Einer seiner Träume ist es, das höchste Niveau zu erreichen. Als Stipendiat für Flüchtlingssportler des Internationalen Olympischen Komitees (IOC) stand er kurz davor, für die Teilnahme an den Olympischen Spielen 2020 in Tokio ausgewählt zu werden. Das ist nur eine halbe Enttäuschung für den Mann, der immer wieder wiederholt, dass man "niemals aufgeben darf".
Dieses Credo wendet Habtom Amaniel tagtäglich an, in seinem täglichen Leichtathletik-Training, seinem Familienleben und seiner Lehre als Maler. "Ich habe drei Leben. Als Maler arbeite ich acht Stunden am Tag. Als Sportler laufe ich hundert Kilometer pro Woche", sagt er ohne mit der Wimper zu zucken. "Als ich in der Schweiz ankam, hatte ich nicht einmal eine Decke. Jetzt habe ich alles. Auch wenn ich müde bin, finde ich immer Ressourcen. Nichts kann mich erschüttern. Meine Familie ist bei mir und ich habe alles, was ich brauche, um glücklich zu sein."

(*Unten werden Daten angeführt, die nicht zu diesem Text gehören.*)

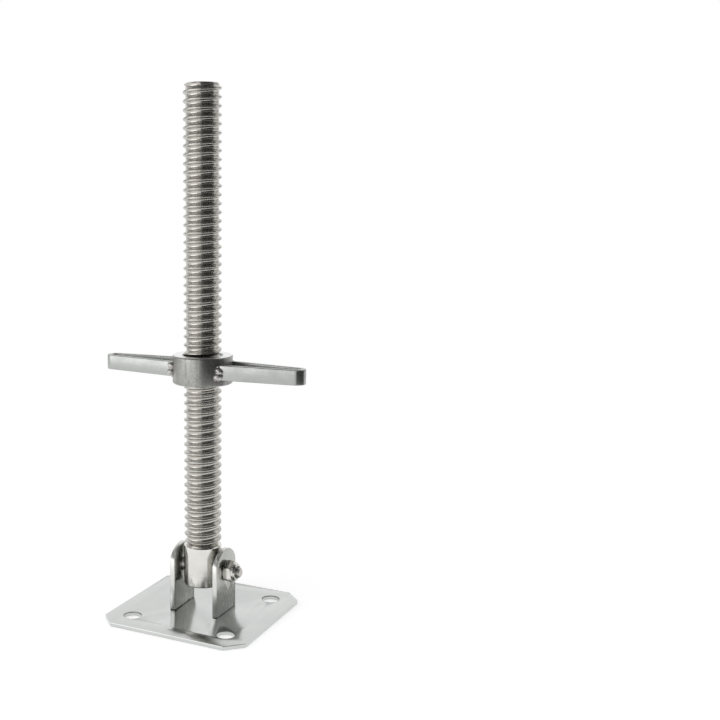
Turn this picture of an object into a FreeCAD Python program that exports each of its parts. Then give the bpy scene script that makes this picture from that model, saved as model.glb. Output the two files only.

«Er hat sofort Portenzial gezeigt»
Einmal in der Woche steigt Habtom Amaniel auf sein Fahrrad und fährt von Roche, dem Dorf im Kanton Waadt, in dem er lebt, nach Aigle. Dort führt er das ganze Jahr über im Trainingsraum von Cyrille Gindre Übungen zur Muskelstärkung durch. Ein Rhythmus, der seinen Manager immer wieder aufs Neue überrascht. "Zwischen seiner Familie, seiner Arbeit als Maler und seinen Trainingseinheiten strengt sich Habtom unter der Woche drei- bis viermal an", wundert sich sein Trainer. Seine athletischen Fähigkeiten sind umso erstaunlicher, wenn man bedenkt, dasser vor 25 oder 26 noch nie gelaufen war. "Er hat sofort Potenzial gezeigt", gesteht Cyrille Gindre.